→ Given exercise: Please give the data below again in full, exactly as it stands.

→ Collected material:
○ ○ ○

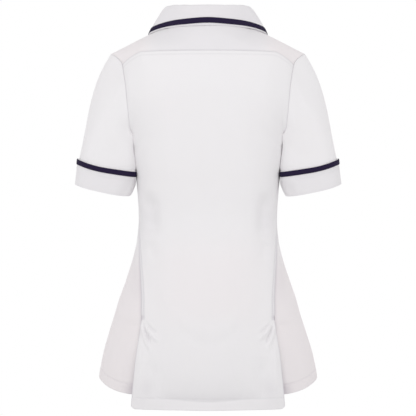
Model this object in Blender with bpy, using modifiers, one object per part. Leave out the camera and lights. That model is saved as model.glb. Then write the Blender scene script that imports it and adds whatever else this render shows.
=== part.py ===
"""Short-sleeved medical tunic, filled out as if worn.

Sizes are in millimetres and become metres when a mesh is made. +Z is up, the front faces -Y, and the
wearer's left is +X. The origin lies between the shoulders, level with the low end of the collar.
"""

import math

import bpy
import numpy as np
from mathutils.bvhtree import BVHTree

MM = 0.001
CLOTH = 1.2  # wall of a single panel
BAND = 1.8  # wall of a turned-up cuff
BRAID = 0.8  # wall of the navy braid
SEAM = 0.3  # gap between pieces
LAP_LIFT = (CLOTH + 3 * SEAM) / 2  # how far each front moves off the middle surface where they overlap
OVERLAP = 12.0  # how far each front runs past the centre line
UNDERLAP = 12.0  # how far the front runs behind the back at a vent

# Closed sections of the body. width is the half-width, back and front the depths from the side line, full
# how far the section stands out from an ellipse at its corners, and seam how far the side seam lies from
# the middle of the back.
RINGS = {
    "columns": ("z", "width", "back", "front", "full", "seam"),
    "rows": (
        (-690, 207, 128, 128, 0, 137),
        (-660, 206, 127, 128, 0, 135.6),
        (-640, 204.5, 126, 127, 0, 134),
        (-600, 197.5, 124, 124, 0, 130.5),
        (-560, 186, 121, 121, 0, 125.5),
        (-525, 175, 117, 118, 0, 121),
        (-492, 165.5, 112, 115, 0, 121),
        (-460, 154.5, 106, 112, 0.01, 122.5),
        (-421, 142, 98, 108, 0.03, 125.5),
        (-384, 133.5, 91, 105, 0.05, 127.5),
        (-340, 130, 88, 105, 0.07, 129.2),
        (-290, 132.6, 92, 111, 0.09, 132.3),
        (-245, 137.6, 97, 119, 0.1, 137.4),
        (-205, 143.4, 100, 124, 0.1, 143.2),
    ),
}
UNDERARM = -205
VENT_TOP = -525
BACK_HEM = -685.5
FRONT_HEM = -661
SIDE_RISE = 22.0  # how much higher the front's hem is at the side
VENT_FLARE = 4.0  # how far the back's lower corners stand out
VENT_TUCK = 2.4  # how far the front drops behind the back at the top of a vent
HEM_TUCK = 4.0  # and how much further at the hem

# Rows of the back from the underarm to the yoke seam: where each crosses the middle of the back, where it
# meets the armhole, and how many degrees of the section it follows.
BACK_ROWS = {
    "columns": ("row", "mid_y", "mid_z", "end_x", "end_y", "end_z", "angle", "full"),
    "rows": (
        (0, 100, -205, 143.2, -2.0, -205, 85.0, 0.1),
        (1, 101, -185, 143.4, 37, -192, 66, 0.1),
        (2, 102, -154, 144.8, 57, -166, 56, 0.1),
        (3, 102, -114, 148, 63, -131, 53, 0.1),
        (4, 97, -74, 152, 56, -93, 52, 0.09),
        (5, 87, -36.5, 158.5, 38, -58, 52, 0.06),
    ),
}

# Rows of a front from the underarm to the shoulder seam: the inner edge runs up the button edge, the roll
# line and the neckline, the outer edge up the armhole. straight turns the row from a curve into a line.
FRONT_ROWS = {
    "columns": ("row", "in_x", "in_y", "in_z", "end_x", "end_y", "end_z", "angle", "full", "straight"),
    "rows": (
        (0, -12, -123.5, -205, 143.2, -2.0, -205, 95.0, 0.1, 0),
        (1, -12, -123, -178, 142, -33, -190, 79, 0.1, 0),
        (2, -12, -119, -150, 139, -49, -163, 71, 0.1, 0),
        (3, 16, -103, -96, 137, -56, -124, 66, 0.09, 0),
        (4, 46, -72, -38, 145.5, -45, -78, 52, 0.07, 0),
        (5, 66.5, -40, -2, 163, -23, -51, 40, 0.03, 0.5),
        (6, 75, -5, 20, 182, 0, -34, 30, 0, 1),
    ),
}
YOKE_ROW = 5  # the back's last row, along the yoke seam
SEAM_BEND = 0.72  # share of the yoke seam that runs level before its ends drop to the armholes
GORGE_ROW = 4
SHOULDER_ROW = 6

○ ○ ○

→ Solved problem:
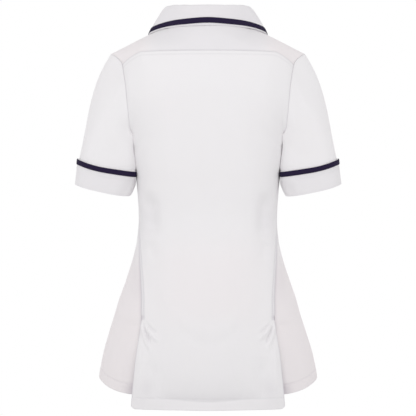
Model this object in Blender with bpy, using modifiers, one object per part. Leave out the camera and lights. That model is saved as model.glb. Then write the Blender scene script that imports it and adds whatever else this render shows.
=== part.py ===
"""Short-sleeved medical tunic, filled out as if worn.

Sizes are in millimetres and become metres when a mesh is made. +Z is up, the front faces -Y, and the
wearer's left is +X. The origin lies between the shoulders, level with the low end of the collar.
"""

import math

import bpy
import numpy as np
from mathutils.bvhtree import BVHTree

MM = 0.001
CLOTH = 1.2  # wall of a single panel
BAND = 1.8  # wall of a turned-up cuff
BRAID = 0.8  # wall of the navy braid
SEAM = 0.3  # gap between pieces
LAP_LIFT = (CLOTH + 3 * SEAM) / 2  # how far each front moves off the middle surface where they overlap
OVERLAP = 12.0  # how far each front runs past the centre line
UNDERLAP = 12.0  # how far the front runs behind the back at a vent

# Closed sections of the body. width is the half-width, back and front the depths from the side line, full
# how far the section stands out from an ellipse at its corners, and seam how far the side seam lies from
# the middle of the back.
RINGS = {
    "columns": ("z", "width", "back", "front", "full", "seam"),
    "rows": (
        (-690, 207, 128, 128, 0, 137),
        (-660, 206, 127, 128, 0, 135.6),
        (-640, 204.5, 126, 127, 0, 134),
        (-600, 197.5, 124, 124, 0, 130.5),
        (-560, 186, 121, 121, 0, 125.5),
        (-525, 175, 117, 118, 0, 121),
        (-492, 165.5, 112, 115, 0, 121),
        (-460, 154.5, 106, 112, 0.01, 122.5),
        (-421, 142, 98, 108, 0.03, 125.5),
        (-384, 133.5, 91, 105, 0.05, 127.5),
        (-340, 130, 88, 105, 0.07, 129.2),
        (-290, 132.6, 92, 111, 0.09, 132.3),
        (-245, 137.6, 97, 119, 0.1, 137.4),
        (-205, 143.4, 100, 124, 0.1, 143.2),
    ),
}
UNDERARM = -205
VENT_TOP = -525
BACK_HEM = -685.5
FRONT_HEM = -661
SIDE_RISE = 22.0  # how much higher the front's hem is at the side
VENT_FLARE = 4.0  # how far the back's lower corners stand out
VENT_TUCK = 2.4  # how far the front drops behind the back at the top of a vent
HEM_TUCK = 4.0  # and how much further at the hem

# Rows of the back from the underarm to the yoke seam: where each crosses the middle of the back, where it
# meets the armhole, and how many degrees of the section it follows.
BACK_ROWS = {
    "columns": ("row", "mid_y", "mid_z", "end_x", "end_y", "end_z", "angle", "full"),
    "rows": (
        (0, 100, -205, 143.2, -2.0, -205, 85.0, 0.1),
        (1, 101, -185, 143.4, 37, -192, 66, 0.1),
        (2, 102, -154, 144.8, 57, -166, 56, 0.1),
        (3, 102, -114, 148, 63, -131, 53, 0.1),
        (4, 97, -74, 152, 56, -93, 52, 0.09),
        (5, 87, -36.5, 158.5, 38, -58, 52, 0.06),
    ),
}

# Rows of a front from the underarm to the shoulder seam: the inner edge runs up the button edge, the roll
# line and the neckline, the outer edge up the armhole. straight turns the row from a curve into a line.
FRONT_ROWS = {
    "columns": ("row", "in_x", "in_y", "in_z", "end_x", "end_y", "end_z", "angle", "full", "straight"),
    "rows": (
        (0, -12, -123.5, -205, 143.2, -2.0, -205, 95.0, 0.1, 0),
        (1, -12, -123, -178, 142, -33, -190, 79, 0.1, 0),
        (2, -12, -119, -150, 139, -49, -163, 71, 0.1, 0),
        (3, 16, -103, -96, 137, -56, -124, 66, 0.09, 0),
        (4, 46, -72, -38, 145.5, -45, -78, 52, 0.07, 0),
        (5, 66.5, -40, -2, 163, -23, -51, 40, 0.03, 0.5),
        (6, 75, -5, 20, 182, 0, -34, 30, 0, 1),
    ),
}
YOKE_ROW = 5  # the back's last row, along the yoke seam
SEAM_BEND = 0.72  # share of the yoke seam that runs level before its ends drop to the armholes
GORGE_ROW = 4
SHOULDER_ROW = 6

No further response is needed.